I was nodding with agreement and understanding the whole way through that! My mum bought theatre tickets for us the other day, took her over 2 hours for something that takes 30 seconds online just because I use a wheelchair

Belinda said...

Dear Dave,
No one should have to go through that. Aaaaargh--I'm screaming with Nan.

And thank you for the plug for votes for Whatever He Says.

Kristine said...

Have I already shared on here about how thrilled I was with Amtrak a few months ago? Their website has always said to call to book a reservation with a wheelchair, and I've always had excellent customer service when I've called, so not a huge deal. It always took a while to navigate the phone tree and then be on hold forever, but they were consistently polite and helpful when I finally talked to a person, so I only classified the hassle as a minor annoyance. Whatever.

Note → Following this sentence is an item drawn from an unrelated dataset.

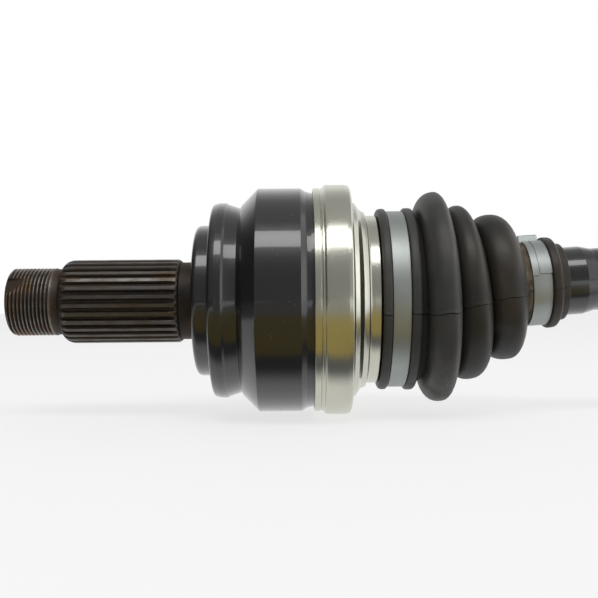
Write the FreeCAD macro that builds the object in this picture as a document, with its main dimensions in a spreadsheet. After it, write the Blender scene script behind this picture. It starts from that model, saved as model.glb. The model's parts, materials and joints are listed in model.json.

Then this year, I went to book a train trip, and found a handy checkbox on the website for traveling with a chair! Checking the box brought up a few more relevant questions about the type of chair and assistance needed, and then I could click a button, and the reservation was made! It was so quick, so convenient, and sooooooo nice to have the same kind of service and access as everyone else!!

I was so thrilled with the TRULY equal access, that I made sure to dedicate my facebook status to Amtrak that day, so all my "friends" would realize what a big deal those little displays of equity really are. :) said...

I refuse to work "extra" for accessible seating. And perhaps I'm lucky I can get away with doing so as I'm young and can transfer into a 'regular' seat. But what I do, is I buy a ticket in whatever seat I want for whatever price I want to pay, and then show up at the place and expect them to accommodate me. I recently did this at a play the other night, I bought balcony tickets online and once the ticket person realized, that no, I could not magically walk upstairs and leave my wheelchair downstairs alone, they 'bumped' me into the accessible seating. If an able-bodied person doesn't have to call in advance for their seating, I see no reason why us disabled people should have to.